Bon, comme vous le constatez j’écoute beaucoup de vieilleries, mais bon dieu que ce morceau est bon ! « It’s not animosity, just don’t interest me », c’est tellement méprisant ! Ça pourrait sortir demain et clouer le bec à plus d’un. L’album entier est en une série de hits tous plus efficaces les uns que les autres… mais je ne vous apprends rien.


9 – The Pogues / Thousands are Sailing

Les Pogues sont comme de vieux amis qu’on retrouve sans cesse sans jamais se perdre de vue.
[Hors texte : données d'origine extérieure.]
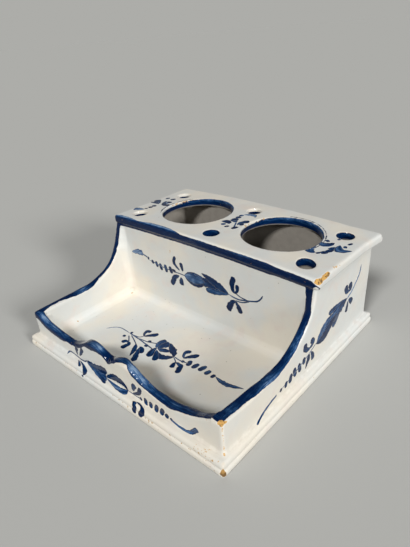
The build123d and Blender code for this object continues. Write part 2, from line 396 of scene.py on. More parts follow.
def paint_sides(band, x, y, z):
    """The side walls' rims: dark along the right one's inner arris, thinner towards its outer one."""
    from_outer = OUTER_X - np.abs(x)
    on_side = (np.abs(x) > INNER_X - 2) & (y - FRONT_FACE >= from_outer)
    on_side &= (y < RISER_FACE + 1.5) & (z < PLATE_UNDER + 1)
    deep = np.clip(under_side_rim(y, z), 0, None)
    at = from_outer + np.where(from_outer > HALF_WALL, deep, -deep)
    streaky = 0.2 * np.sin(y / 5.5) + 0.15
    # Near the front the outer arris, which faces the light, is left bare: partly a painted highlight
    outer_edge = read_off(RIGHT_BAND_OUTER, y) + 1.6 * ramp(z, 56, 62)
    darker = 0.11 * (at - 3) + 0.25 * ramp(z, 40, 52)
    band.lay(on_side & (x > 0), outer_edge, read_off(RIGHT_BAND_INNER, y), at, y + z, streaky + 0.1 + darker)
    pale_run = 0.5 * ramp(np.abs(y + 43), 14, 0) * (at > 2)
    load = streaky + 0.35 - pale_run
    # In places the inner arris, which faces the light, is left bare: partly a painted highlight
    band.lay(on_side & (x < 0), LEFT_BAND_OUTER, read_off(LEFT_BAND_INNER, y), at, y + z, load)


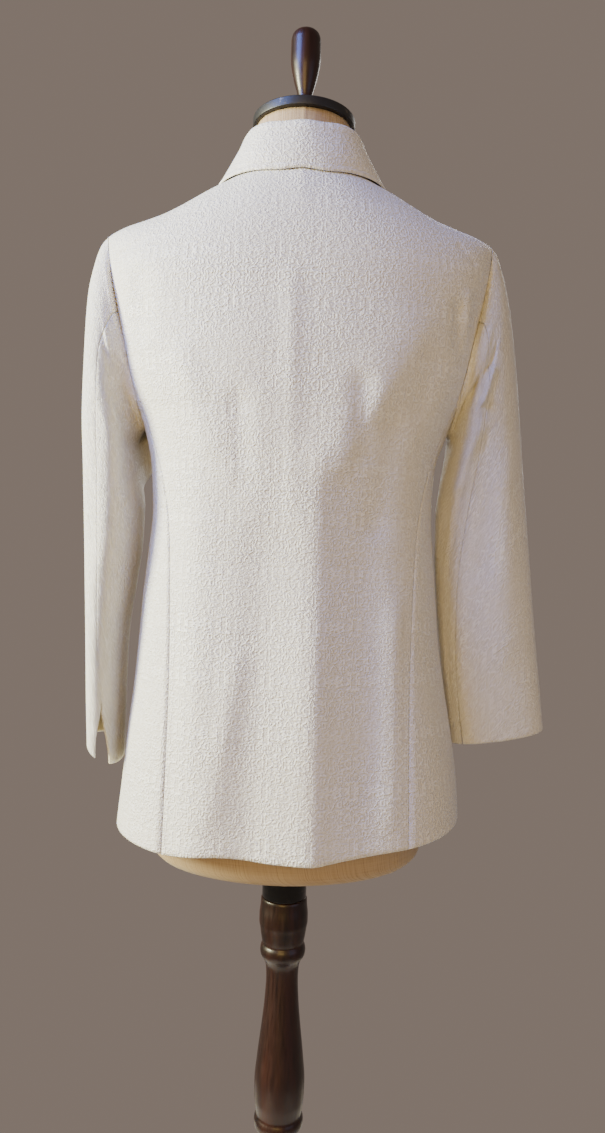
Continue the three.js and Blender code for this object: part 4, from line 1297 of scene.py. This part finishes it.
@dataclass(frozen=True)
class SatinJacquard:
    """Off-white viscose jacquard, woven with satin lines that stand up from a crepe ground.

    The satin lines catch the light and the crinkled ground between them stays dull, so the cloth
    shows a fine tone on tone relief. Their sheen is also painted into the colour as a lighter tone
    on the lines, and the hollows of the crinkle are painted darker as shade. The lines wind round
    plain rosettes in upright columns.
    """

    ground: str = "#dfdad1"
    # figure is the satin lines' colour, lighter than the ground as a painted sheen.
    figure: str = "#f1eee8"
    # A painted shade colour for the hollows of the crinkle.
    painted_crinkle_shade: str = "#bdb19c"
    column: float = 44
    rosette_across: float = 22
    rosette_along: float = 26
    line_spacing: float = 2.8
    crinkle_across: float = 4.6
    crinkle_along: float = 2.4
    winding_scale: float = 0.13
    winding: float = 80.0
    rings: float = 5.0
    cloud_scale: float = 0.014
    weft_apart: float = 70.0
    figure_height: float = 0.5
    crinkle_height: float = 1.4

    def scrolls(self, tree: bpy.types.NodeTree, across: object, along: object) -> bpy.types.Node:
        """The satin lines, from 0 to 1.

        Args:
            tree: the material's node tree.
            across: the place across the cloth, in millimetres.
            along: the place along it.

        Returns:
            The node that gives them.
        """
        in_column = add_node(tree, "Math", {0: across, 1: self.column / 2}, operation="PINGPONG")
        in_repeat = add_node(tree, "Math", {0: along, 1: self.rosette_along}, operation="PINGPONG")
        mirrored = add_node(tree, "CombineXYZ", {0: in_column, 1: in_repeat})
        winding = add_node(
            tree, "TexNoise", {"Vector": mirrored, "Scale": self.winding_scale, "Detail": 1.0}
        )
        turn_u = add_node(tree, "Math", {0: across, 1: math.tau / self.rosette_across}, operation="MULTIPLY")
        turn_v = add_node(tree, "Math", {0: along, 1: math.tau / self.rosette_along}, operation="MULTIPLY")
        wave_u = add_node(tree, "Math", {0: turn_u}, operation="COSINE")
        wave_v = add_node(tree, "Math", {0: turn_v}, operation="COSINE")
        rosette = add_node(tree, "Math", {0: wave_u, 1: wave_v}, operation="ADD")
        rings = add_node(tree, "Math", {0: rosette, 1: self.rings / self.line_spacing}, operation="MULTIPLY")
        turns = {0: winding, 1: self.winding / self.line_spacing, 2: rings}
        phase = add_node(tree, "Math", turns, operation="MULTIPLY_ADD")
        wave = add_node(tree, "Math", {0: phase}, operation="SINE")
        return add_node(tree, "MapRange", {0: wave, 1: -0.5, 2: 0.8}, interpolation_type="SMOOTHSTEP")

    def build(self) -> bpy.types.Material:
        """The finished material."""
        material, tree = new_material("satin_jacquard")
        chart = add_node(tree, "UVMap", uv_map="cloth")
        flat = add_node(tree, "VectorMath", {0: chart, "Scale": 1000.0}, operation="SCALE")
        spot = add_node(tree, "SeparateXYZ", {0: flat})
        across, along = spot.outputs[0], spot.outputs[1]
        lines = self.scrolls(tree, across, along)
        # The lines stand out more in some places than in others, by a slow random cloud that sets how much
        # painted sheen, shine and relief they have.
        cloudy = add_node(tree, "TexNoise", {"Vector": flat, "Scale": self.cloud_scale, "Detail": 2.0})
        showing = add_node(tree, "MapRange", {0: cloudy, 1: 0.38, 2: 0.6, 3: 0.45, 4: 1.0})
        raised = add_node(tree, "Math", {0: lines, 1: showing}, operation="MULTIPLY")
        # The crepe ground crinkles crosswise between the lines.
        shape = (1 / self.crinkle_across, 1 / self.crinkle_along, 1.0)
        stretched = add_node(tree, "VectorMath", {0: flat, 1: shape}, operation="MULTIPLY")
        crinkle = add_node(
            tree,
            "TexNoise",
            {"Vector": stretched, "Scale": 1.0, "Detail": 2.0, "Roughness": 0.6, "Distortion": 0.7},
        )
        # Single weft cords show as straight lines across the cloth, in bands 70 mm apart.
        weft_at = add_node(tree, "Math", {0: along, 1: self.weft_apart / 2}, operation="PINGPONG")
        weft = add_node(
            tree, "MapRange", {0: weft_at, 1: 0.4, 2: 1.4, 3: 0.5, 4: 0.0}, interpolation_type="SMOOTHSTEP"
        )
        weft_share = add_node(tree, "MapRange", {0: cloudy, 1: 0.5, 2: 0.62})
        cords = add_node(tree, "Math", {0: weft, 1: weft_share}, operation="MULTIPLY")
        standing = add_node(tree, "Math", {0: raised, 1: cords}, operation="ADD")
        figure_part = add_node(tree, "Math", {0: standing, 1: self.figure_height}, operation="MULTIPLY")
        height = add_node(
            tree, "Math", {0: crinkle, 1: self.crinkle_height, 2: figure_part}, operation="MULTIPLY_ADD"
        )
        bump = add_node(tree, "Bump", {"Strength": 1.0, "Distance": MM, "Height": height})
        # Painted sheen: the satin lines are painted lighter than the ground.
        tone = add_node(
            tree,
            "Mix",
            {0: raised, 6: linear(self.ground), 7: linear(self.figure)},
            data_type="RGBA",
        )
        # Painted shade: the crinkle's hollows are darkened toward the shade colour.
        depth = add_node(tree, "MapRange", {0: crinkle, 1: 0.3, 2: 0.5, 3: 0.3, 4: 0.0})
        shaded = add_node(
            tree, "Mix", {0: depth, 6: tone.outputs[2], 7: linear(self.painted_crinkle_shade)}, data_type="RGBA"
        )
        rough = add_node(tree, "MapRange", {0: raised, 3: 0.56, 4: 0.36})
        shader = add_node(
            tree,
            "BsdfPrincipled",
            {
                "Base Color": shaded.outputs[2],
                "Roughness": rough,
                "Normal": bump,
                "IOR": 1.47,
                "Sheen Weight": 0.15,
                "Sheen Roughness": 0.4,
            },
        )
        close_material(tree, shader)
        return material


@dataclass(frozen=True)
class TwillLining:
    """Pale acetate twill lining: smooth, with a soft shine and faint slanting ribs."""

    colour: str = "#cdc0a6"
    shade: str = "#bfb092"

    def build(self) -> bpy.types.Material:
        """The finished material."""
        material, tree = new_material("acetate_twill_lining")
        chart = add_node(tree, "UVMap", uv_map="cloth")
        # Twill ribs lie 0.7 mm apart; they are drawn at 2 mm so that they show.
        flat = add_node(tree, "VectorMath", {0: chart, "Scale": 1000.0}, operation="SCALE")
        ribs = add_node(
            tree, "TexWave", {"Vector": flat, "Scale": 0.16, "Distortion": 0.6}, bands_direction="DIAGONAL"
        )
        cloudy = add_node(tree, "TexNoise", {"Vector": flat, "Scale": 0.03, "Detail": 2.0})
        tone = add_node(
            tree, "Mix", {0: cloudy, 6: linear(self.colour), 7: linear(self.shade)}, data_type="RGBA"
        )
        rough = add_node(tree, "MapRange", {0: ribs, 3: 0.34, 4: 0.46})
        bump = add_node(
            tree, "Bump", {"Strength": 0.25, "Distance": 0.2 * MM, "Height": ribs.outputs[1]}
        )
        shader = add_node(
            tree,
            "BsdfPrincipled",
            {"Base Color": tone.outputs[2], "Roughness": rough, "Normal": bump, "IOR": 1.48},
        )
        close_material(tree, shader)
        return material


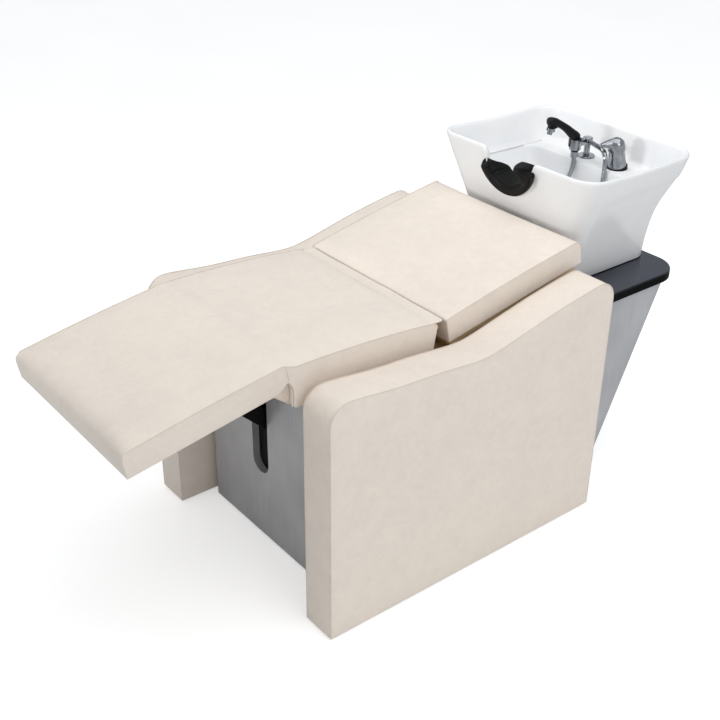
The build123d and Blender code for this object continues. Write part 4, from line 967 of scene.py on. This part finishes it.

Et quand la poésie du barde Mc Gowan dépeint l’exil des irlandais fuyant la famine et l’occupant anglais, ça me tire systématiquement les larmes…


10 – Marlon Williams / What’s Chasing You

J’adore la voix de Marlon Williams, et même si son dernier album tranche avec ses racines country-americana, j’aime beaucoup ses derniers titres plus personnels, un brin crooner.


11 – The Smiths / What Difference Does It Make 

Alors là, j’entends déjà le collecteur de cette playlist se marrer en levant les yeux au ciel, n’empêche que je ne me suis toujours pas remise de ma rencontre avec les Smiths. Je devais être en 2nde quand je suis tombée sur l’album The Queen Is Dead pour la première fois… Une révélation : la guitare omniprésente de Johnny Marr,  la voix incomparable de Morrissey : un genre de perfection.


12 – Angelic Upstart / Solidarity

Je les ai vu plusieurs fois sur scène, ils sortent de leur camion avec des dégaines usées jusqu’à la corde, l’air fatigué… et une fois sur scène, la magie opère systématiquement, l’émotion est très forte pendant leurs concerts… On les sent sincères, honnêtes jusqu’à l’excès.